Perhaps it is because we view grace as scarce that we wish to be assured that we have figured out how to obtain it. Perhaps it is because we have an innate distrust of things that are free. Perhaps there is just something deep in our animal nature that wants to eat up all of the supply because we fear we will never see it again.

And all of that reveals what we really think about God. It reveals that we aren’t thinking quite big enough. It reveals that for all of our hymns and all of our words and all of our prayers, in the back of our minds as a God who is as petty and selfish and stingy as we are. It makes us angry to think someone else might get our stuff.


But that’s the heart of the gospel – the surprising nature of God’s grace. God’s abundant generosity. It’s a story we’ve seen throughout the biblical narrative. God chooses Abraham for no good reason. God chooses Moses for no good reason. God chooses the Israelites for no good reason. These are all acts of Grace.

God chooses young boys to be prophets and women and second-born sons to inherit blessing. God chooses people over and over and over again, and it is surprising and grace-filled and always upsetting our expectations. And yet, every time we are confronted with this reality, we get angry as if this is the first time we’re hearing this. Often because we don’t remember that we, too, are beneficiaries of surprising grace. 

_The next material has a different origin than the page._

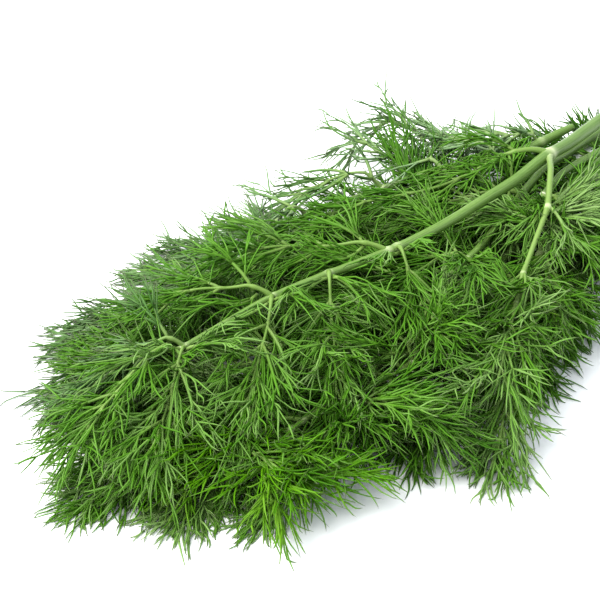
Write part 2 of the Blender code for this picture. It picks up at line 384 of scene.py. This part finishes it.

It’s not easy to overcome millions of years of adaptation to an environment where things were just not plentiful. It’s not easy to imagine now the world we live in, how much food there is, and how bad we are at sharing it. How much wealth there is—and how bad we are at sharing it. Because somewhere in our mind, we’re hoarding these things because we think we’re going to run out.

So it is with grace. So it is with that congregation in Nazareth. So it is often with us. We are jealous of our grace and seek to hoard it. We seek to consume it ourselves because we fear there isn’t enough to go around. But God has reminded us time and time again of the abundance of God’s grace and mercy, the limitless of God’s love, and the sheer power that trusting in that grace can bring.

The Text

Luke 4:21–30

 Then he began to say to them, “Today this scripture has been fulfilled in your hearing.” All spoke well of him and were amazed at the gracious words that came from his mouth. They said, “Is not this Joseph’s son?” He said to them, “Doubtless you will quote to me this proverb, ‘Doctor, cure yourself!’ And you will say, ‘Do here also in your hometown the things that we have heard you did at Capernaum.’” And he said, “Truly I tell you, no prophet is accepted in the prophet’s hometown. But the truth is, there were many widows in Israel in the time of Elijah, when the heaven was shut up three years and six months, and there was a severe famine over all the land; yet Elijah was sent to none of them except to a widow at Zarephath in Sidon. There were also many lepers in Israel in the time of the prophet Elisha, and none of them was cleansed except Naaman the Syrian.” When they heard this, all in the synagogue were filled with rage. They got up, drove him out of the town, and led him to the brow of the hill on which their town was built, so that they might hurl him off the cliff. But he passed through the midst of them and went on his way.